Door op geen enkele wijze de belangen van [appellant] te betrekken bij de beslissing om zijn Schipholpas in te nemen heeft SNBV dan ook de belangen van [appellant] ernstig veronachtzaamd en daarmee onrechtmatig jegens hem gehandeld. Hierbij weegt mee dat onduidelijkheid is blijven bestaan over de vraag naar de verwijtbaarheid van het drinken van het flesje cola door [appellant] .
Grief I slaagt daarom. Bij deze uitkomst heeft [appellant] geen belang bij behandeling van de overige grieven.

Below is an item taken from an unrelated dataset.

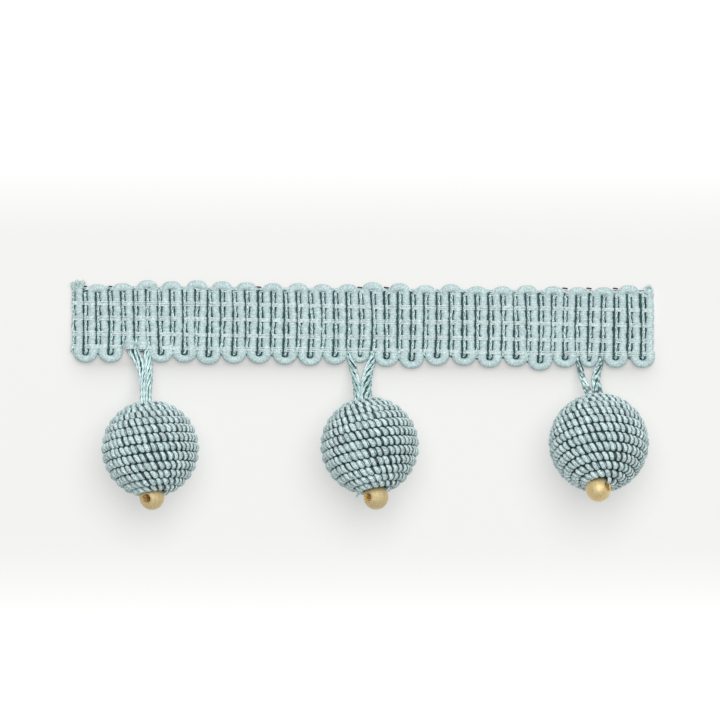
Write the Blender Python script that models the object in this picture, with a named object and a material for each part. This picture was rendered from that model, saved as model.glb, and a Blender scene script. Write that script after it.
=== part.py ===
"""Beaded ball fringe trim, lying face up on a flat surface.

The heading is one gimp cord laid back and forth in upright legs and bound by
rows of warp thread. Three cord-wound balls hang below it on twisted droppers,
each with a round brass bead sunk in its lower pole.

Sizes are written in millimetres and turned to metres by MM. X runs along the
trim, Y up its face and Z away from the surface it lies on.
"""

import math

import bmesh
import bpy
from mathutils import Matrix, Vector

MM = 0.001
GAP = 0.3
CUTTER_SIDES = 20

# Gimp cord of the heading
GIMP_RADIUS = 0.82
GIMP_SIDES = 6
LEG_HALF_PITCH = 1.26
LEG_BOW = -0.1
TURN_STEPS = 5
FIRST_END_Y = 22.4
LAST_END_Y = 22.0

# One row for each lower loop and the upper loop to its right, in millimetres.
# low_x and low_y are the lower loop's middle and outer edge, high_x and high_y
# the upper loop's. The last lower loop has none to its right.
LOOP_COLUMNS = ("low_x", "low_y", "high_x", "high_y")
LOOPS = (
    (-55.7, 6.4, -53.3, 22.1),
    (-50.7, 6.4, -48.3, 22.3),
    (-45.6, 8.7, -43.3, 22.9),
    (-40.6, 6.4, -38.5, 22.7),
    (-35.9, 6.4, -33.4, 22.9),
    (-31.1, 6.0, -28.4, 22.7),
    (-26.0, 6.2, -23.5, 22.5),
    (-21.0, 6.2, -18.2, 22.3),
    (-15.8, 6.0, -13.2, 22.3),
    (-10.8, 5.8, -8.3, 22.1),
    (-5.8, 6.0, -3.2, 22.1),
    (-0.8, 6.2, 1.7, 22.5),
    (4.5, 5.6, 7.1, 22.3),
    (9.5, 5.2, 12.3, 21.9),
    (14.6, 5.8, 17.4, 22.1),
    (20.0, 5.8, 22.6, 21.7),
    (25.1, 5.4, 27.7, 21.7),
    (30.4, 5.6, 32.6, 21.9),
    (35.2, 4.8, 37.9, 21.7),
    (40.2, 5.4, 42.8, 21.5),
    (45.0, 5.3, 47.9, 21.5),
    (50.3, 5.4, 52.9, 21.9),
    (55.7, 5.4, None, None),
)

# Warp rows that bind the legs
WARP_Y = (20.6, 17.65, 14.65, 11.5, 8.85)
WARP_DROP = -0.0133
WARP_WIDTH = 0.8
WARP_THICK = 0.35
WARP_CLEARANCE = 0.45
WARP_DIP = 0.45
WARP_OVERHANG = 1.0

# Wound balls
BALL_COLUMNS = ("x", "y", "radius", "tilt_deg", "lean_deg")
BALLS = (
    (-42.56, -10.76, 9.8, 8.0, 4.0),
    (1.14, -10.18, 9.9, 10.0, 7.4),
    (46.76, -9.56, 10.05, 26.0, 3.0),
)
ROW_PITCH = 2.04
ROW_HEIGHT = 0.42
STEPS_PER_ROW = 24
POINTS_ACROSS_ROW = 3
BALL_SINK = 0.25
SOCKET_RADIUS = 2.05
SOCKET_DEPTH = 3.6
SOCKET_TAPER = 0.8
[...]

De slotsom uit het bovenstaande is dat de vordering tot teruggave van de Schipholpas en toelating tot de werkzaamheden om de hiervoor besproken redenen moet worden toegewezen, indien en voor zover de werkgever van [appellant] , ISS, hem weer bij SNBV tewerk stelt. SNBV heeft geen feiten gesteld die, indien bewezen, tot een ander oordeel kunnen leiden, zodat haar bewijsaanbod, als niet ter zake dienend, wordt gepasseerd. Als de in het ongelijk gestelde partij zal SNBV worden veroordeeld in de kosten van het geding in beide instanties.
3 Beslissing
Het hof:
vernietigt het vonnis waarvan beroep;
en opnieuw rechtdoende:
veroordeelt SNBV tot teruggave van de Schipholpas aan [appellant] , alsmede [appellant] weer toe te laten tot het verrichten van zijn werkzaamheden bij SNBV indien en voor zover ISS [appellant] daar weer tewerk stelt;
veroordeelt SNBV in de kosten van het geding in beide instanties, in eerste aanleg aan de zijde van [appellant] begroot op € 167,40 aan verschotten en € 720,- voor salaris en in hoger beroep tot op heden op € 428,53 aan verschotten en € 2.148,- voor salaris;
verklaart deze veroordelingen uitvoerbaar bij voorraad.
Dit arrest is gewezen door mr. I.A. Haanappel-van der Burg, mr. L.A.J. Dun en mr. G.C. Boot en door de rolraadsheer in het openbaar uitgesproken op 14 april 2020.